Rodion Romanovitch Raskolnikov est un étudiant sans le sou, âgé de vingt-trois ans. Rongé par la pauvreté, il s’isole du reste du monde. Alors qu’il vend son dernier bien, la montre de son père, à une usurière, une idée lui vient à l’esprit : un meurtre est-il moralement tolérable s’il conduit à une amélioration de la condition humaine ?
J’ai découvert Dostoïevski à la faculté, ç’a été une vraie révélation : les portes de la littérature russe s’ouvraient à moi. Je n’en lis pas autant que je voudrais mais j’essaie de m’en tenir au moins à un classique russe par an (à ce rythme-là, vers 50 ans je commencerai à être relativement calée en la matière). J’ai lu pas mal de romans de Dostoïevski mais je ne m’étais jamais attelée à Crimes et Châtiments, pourtant souvent considéré comme un de ses meilleurs ouvrages. Je suis tombée amoureuse de cet auteur en lisant Les démons. Les frères Karamazov m’avaient un peu moins séduite mais le sujet de ce roman-ci me tentait beaucoup. Et puis un titre pareil avait tout pour me plaire. Mon professeur d’université nous avait prévenus – et j’avais déjà pu constater à quel point son conseil était judicieux : toujours lire Dostoïevski dans la traduction d’André Markowicz chez Babel.
Un ami m’a donné ce roman en Folio et je me voyais mal lui dire « non merci, ce n’est pas la bonne traduction ». J’ai hésité à le racheter dans la version adéquate mais je trouvais ça un peu bête, ma bibliothèque croulant déjà sous les livres. J’ai donc tenté le coup. On ne m’y reprendra plus. C’est confirmé, ne jamais lire Dostoïevski dans ailleurs que chez Babel ! Jamais, sous aucun prétexte. Je peux vous expliquer en deux lignes pourquoi (oui, je ne suis pas juste une fétichiste de la traduction, il y a des raisons à cela). Dostoïevski n’est pas connue pour sa prose raffinée. Beaucoup on d’ailleurs dit qu’il avait un style épouvantable. Ca peut paraître étrange mais c’est justement pour cela qu’il faut une traduction fidèle. Longtemps, les traducteurs ont voulu lisser ce style impétueux pour le rendre plus honorable. Le résultat est d’un mortel ennui. La force de l’auteur tient dans la richesse de la langue qu’il emploi et ses dialogues savoureux. André Markowicz a redonné vie à ces romans et a révélé toute leur modernité. Un vrai régal.

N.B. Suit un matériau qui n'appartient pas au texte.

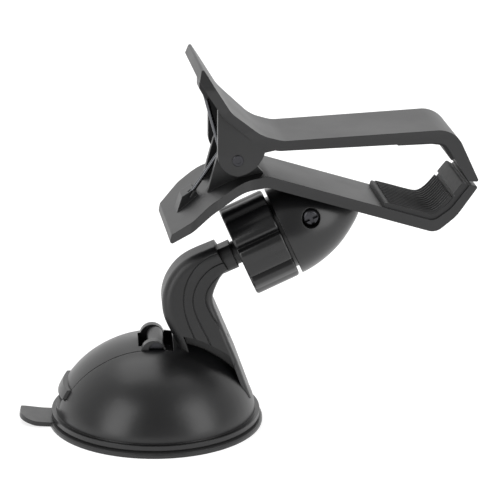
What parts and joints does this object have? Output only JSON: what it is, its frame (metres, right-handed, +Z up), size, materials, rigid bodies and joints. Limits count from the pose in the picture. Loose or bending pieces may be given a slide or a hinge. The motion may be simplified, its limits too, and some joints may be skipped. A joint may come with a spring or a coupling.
{
  "type": "car phone mount",
  "caption": "Phone mount with a lever-locked suction base, curved arm, ball joint tightened by a lobed collar nut, and a sprung two-jaw clip with ribbed rubber pads.",
  "frame": {"origin": "centre of the suction disc's flat underside", "axes": "+Z up from the mounting surface, +X from the lock lever towards the arm and the clip's tip, +Y to the far side"},
  "size_m": [0.1603, 0.076, 0.1328],
  "materials": {
    "base_rubber": "smooth soft rubber, faint sheen",
    "satin_black": "fine-textured satin black moulding",
    "lever_black": "fine-textured satin black moulding",
    "dark_grip": "satin black moulding, slightly glossier",
    "pad_rubber": "matt ribbed rubber",
    "black_acetal": "black acetal, smooth and slightly waxy",
    "black_steel": "black oxide steel",
    "bright_steel": "drawn spring steel, dark patented finish"
  },
  "bodies": {
    "base": {"suction_disc": "base_rubber", "dome_cover": "satin_black", "arm_shell_near": "satin_black", "arm_shell_far": "satin_black", "arm_screws": "black_steel", "arm_bolts": "bright_steel", "ball_stud": "satin_black"},
    "stem": {"lock_stem": "satin_black", "stem_plate": "bright_steel", "stem_screw": "bright_steel", "stem_spring": "bright_steel", "lever_pin": "black_steel"},
    "lever": {"lock_lever": "lever_black"},
    "seat": {"ball_seat": "black_acetal"},
    "ring": {"friction_ring": "black_acetal"},
    "clamp": {"socket_housing": "satin_black", "housing_screws": "black_steel", "lower_jaw": "satin_black", "lower_pad": "pad_rubber", "hinge_pin": "black_steel", "hinge_washers": "black_acetal", "spring_sleeve": "black_acetal", "torsion_spring": "bright_steel"},
    "collar": {"collar_nut": "dark_grip"},
    "upper": {"upper_jaw": "satin_black", "upper_pad": "pad_rubber"}
  },
  "joints": [
    {"name": "stem_slide", "type": "slide", "parent": "base", "child": "stem", "axis": [0, 0, 1], "range_m": [-0.002, 0], "deforming": ["stem_spring"]},
    {"name": "lever_hinge", "type": "hinge", "parent": "stem", "child": "lever", "pos_m": [0, 0, 0.0294], "axis": [0, 1, 0], "range_deg": [0, 90]},
    {"name": "ball_swing", "type": "hinge", "parent": "base", "child": "seat", "pos_m": [0.03645, 0, 0.0655], "axis": [-0.4056, -0.0305, 0.9135], "range_deg": [-18, 18]},
    {"name": "ball_tilt", "type": "hinge", "parent": "seat", "child": "ring", "pos_m": [0.03645, 0, 0.0655], "axis": [-0.075, 0.9972, 0], "range_deg": [-18, 18]},
    {"name": "ball_turn", "type": "hinge", "parent": "ring", "child": "clamp", "pos_m": [0.03645, 0, 0.0655], "axis": [0.911, 0.0685, 0.4067], "range_deg": [-90, 90]},
    {"name": "nut_turn", "type": "hinge", "parent": "clamp", "child": "collar", "pos_m": [0.03645, 0, 0.0655], "axis": [0.911, 0.0685, 0.4067], "range_deg": [-90, 0]},
    {"name": "jaw_hinge", "type": "hinge", "parent": "clamp", "child": "upper", "pos_m": [0.02688, -0.00072, 0.0996], "axis": [0.075, -0.9972, 0], "range_deg": [0, 45], "stiffness_Nm_per_rad": 0.2, "springref_deg": -45.84, "deforming": ["torsion_spring"]}
  ],
  "couplings": [
    {"joint": "lever_hinge", "follows": "stem_slide", "rad_per_m": -785.39}
  ]
}
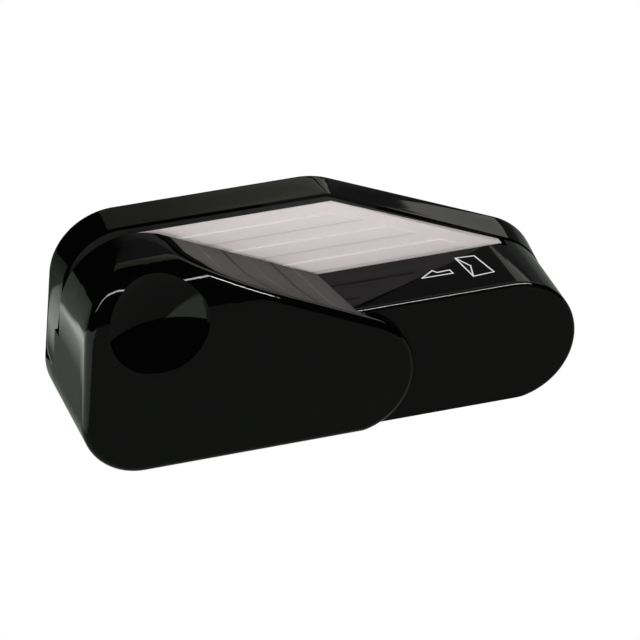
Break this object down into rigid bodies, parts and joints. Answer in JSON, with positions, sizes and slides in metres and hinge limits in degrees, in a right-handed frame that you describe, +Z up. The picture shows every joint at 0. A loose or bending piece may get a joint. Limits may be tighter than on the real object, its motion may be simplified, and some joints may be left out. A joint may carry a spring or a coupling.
{
  "type": "electric letter opener",
  "caption": "Desk machine that trims the edge off envelopes: a ribbed feed plate, a long slot, and a hinged cover with a finger dish over rollers and cutting discs.",
  "frame": {"origin": "middle of the footprint, on the surface that the machine stands on", "axes": "+X along the machine to the right as seen by its user, +Y to the back, +Z up"},
  "size_m": [0.34, 0.094, 0.1486],
  "materials": {
    "gloss_black": "glossy moulded black",
    "shell_black": "semi-gloss moulded black",
    "feed_grey": "matte light grey",
    "print_white": "printed white",
    "inner_black": "matte black",
    "steel_plate": "zinc plated",
    "steel_rod": "ground",
    "blade_steel": "hardened, polished",
    "nylon_gear": "natural nylon",
    "roller_rubber": "ribbed",
    "foot_rubber": "matte",
    "bush_brass": "sintered",
    "motor_steel": "grey",
    "board_green": "lacquered board",
    "part_dark": "moulded",
    "core_iron": "laminated",
    "switch_black": "polished",
    "inlet_black": "moulded"
  },
  "bodies": {
    "housing": {"front_housing": "shell_black", "closing_magnet": "steel_plate", "rear_housing": "gloss_black", "slot_wall": "inner_black", "feed_plate": "feed_grey", "shelf_signs": "print_white", "base_plate": "steel_plate", "rubber_feet": "foot_rubber", "lower_frame_plate": "steel_plate", "upper_frame_plate": "steel_plate", "frame_posts": "steel_rod", "gear_stud": "steel_rod", "shaft_bushes": "bush_brass", "motor_can": "motor_steel", "rear_bracket": "steel_plate", "arm_pivot_pin": "steel_rod", "sensor_pin": "steel_rod", "sensor_switch": "part_dark", "power_inlet": "inlet_black", "inlet_pins": "steel_rod", "rocker_frame": "inlet_black", "transformer": "core_iron", "control_board": "board_green", "board_components": "part_dark", "rear_screws": "steel_rod"},
    "cover": {"front_cover": "gloss_black", "cover_hinge_pins": "steel_rod", "cover_strike_disc": "steel_plate"},
    "exit_roller": {"exit_roller_shaft": "steel_rod", "exit_roller_core": "nylon_gear", "exit_roller_tyre": "roller_rubber", "exit_gear": "nylon_gear", "front_cutting_disc": "blade_steel"},
    "entry_roller": {"entry_roller_shaft": "steel_rod", "entry_roller_core": "nylon_gear", "entry_roller_tyre": "roller_rubber", "entry_gear": "nylon_gear"},
    "compound_gear": {"compound_gear": "nylon_gear"},
    "motor_rotor": {"motor_shaft": "steel_rod", "motor_pinion": "bush_brass"},
    "rear_roller": {"rear_roller_shaft": "steel_rod", "rear_cutting_disc": "blade_steel", "rear_roller_tyre": "roller_rubber"},
    "pressure_arm": {"pressure_arm": "part_dark", "pressure_roller_pin": "steel_rod", "arm_spring": "steel_rod"},
    "pressure_roller": {"pressure_roller": "roller_rubber"},
    "sensor_lever": {"sensor_lever": "part_dark"},
    "power_rocker": {"power_rocker": "switch_black"},
    "chip_drawer": {"chip_drawer": "inner_black"}
  },
  "joints": [
    {"name": "cover_hinge", "type": "hinge", "parent": "housing", "child": "cover", "pos_m": [-0.065, -0.043, 0.006], "axis": [1, 0, 0], "range_deg": [0, 75]},
    {"name": "exit_roller_spin", "type": "hinge", "parent": "housing", "child": "exit_roller", "pos_m": [-0.11794, 0.0026, 0.09], "axis": [0, 0, 1], "continuous": true},
    {"name": "compound_gear_spin", "type": "hinge", "parent": "housing", "child": "compound_gear", "pos_m": [-0.092, 0.008, 0.062], "axis": [0, 0, 1], "continuous": true},
    {"name": "entry_roller_spin", "type": "hinge", "parent": "housing", "child": "entry_roller", "pos_m": [-0.06606, 0.0026, 0.09], "axis": [0, 0, 1], "continuous": true},
    {"name": "motor_spin", "type": "hinge", "parent": "housing", "child": "motor_rotor", "pos_m": [-0.092, -0.014, 0.058], "axis": [0, 0, 1], "continuous": true},
    {"name": "rear_roller_spin", "type": "hinge", "parent": "housing", "child": "rear_roller", "pos_m": [-0.11794, 0.0315, 0.09], "axis": [0, 0, 1], "continuous": true},
    {"name": "pressure_arm_pivot", "type": "hinge", "parent": "housing", "child": "pressure_arm", "pos_m": [-0.092, 0.036, 0.09], "axis": [0, 0, 1], "range_deg": [0, 5], "stiffness_Nm_per_rad": 0.05, "springref_deg": -11.46},
    {"name": "pressure_roller_spin", "type": "hinge", "parent": "pressure_arm", "child": "pressure_roller", "pos_m": [-0.066, 0.0302, 0.09], "axis": [0, 0, 1], "continuous": true},
    {"name": "sensor_lever_pivot", "type": "hinge", "parent": "housing", "child": "sensor_lever", "pos_m": [-0.028, 0.034, 0.0815], "axis": [0, 0, -1], "range_deg": [0, 25], "stiffness_Nm_per_rad": 0.0006, "springref_deg": -17.19},
    {"name": "power_rocker_tilt", "type": "hinge", "parent": "housing", "child": "power_rocker", "pos_m": [0.077, 0.041, 0.0295], "axis": [1, 0, 0], "range_deg": [0, 14]},
    {"name": "chip_drawer_slide", "type": "slide", "parent": "housing", "child": "chip_drawer", "axis": [0, 1, 0], "range_m": [0, 0.036]}
  ],
  "couplings": [
    {"joint": "compound_gear_spin", "follows": "exit_roller_spin", "ratio": -1.0385},
    {"joint": "entry_roller_spin", "follows": "exit_roller_spin", "ratio": 1},
    {"joint": "motor_spin", "follows": "exit_roller_spin", "ratio": 2.7692}
  ]
}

Comme on pouvait s’y attendre puisque j’ai voulu tenter le diable en renonçant à mes principes, j’ai trouvé ce roman franchement insipide pour ne pas dire carrément assommant pendant une bonne partie de ma lecture. Pourtant, l’histoire avait tout pour me passionner. Le personnage principal est complètement siphonné, on se demande toujours à quel moment ça va mal finir. L’auteur dépeint la folie mieux que personne et j’étais enchantée de le retrouver sur ce terrain-là (je sais, j’ai des centres d’intérêt particuliers, on me le dit souvent). L’histoire est assez simple mais très intéressante et surtout assez avant-gardiste puisqu’il y est question de psychologie de bout en bout, bien avant les thèses de Freud (oui bon, juste un peu avant,d ‘accord). Dostoïevski n’a pas son pareil pour créer des personnages aussi tordus que réalistes, avec toutes leurs bizarreries qui les rendent si humains.
Même si on sait dès le départ qui est le coupable, on est très proche d’une trame policière. On se demande de bout en bout à quel moment il va se faire prendre ou craquer et aller se dénoncer. De là naît un certains suspens parfois un rien agaçant (« mais il va se décider à parler ou se taire oui ! ») mais franchement réussi. C’est sans nul doute la raison pour laquelle malgré une traduction d’une platitude sans nom, je suis quand même allée au bout de ce roman avec un certain plaisir. J’ai regretté qu’il y ait un semblant de morale, ce qui ne me semblait pas absolument nécessaire, mais ça reste suffisamment léger pour ne pas déranger outre mesure. La première chose que j’ai pensée en refermant ce livre c’est qu’il ne me restait plus qu’à le lire dans une traduction un peu plus moderne. Je vais quand même attendre un peu pour ça, il ne faut pas abuser des bonnes choses. Un roman d’une grande modernité sur le pouvoir de la psyché.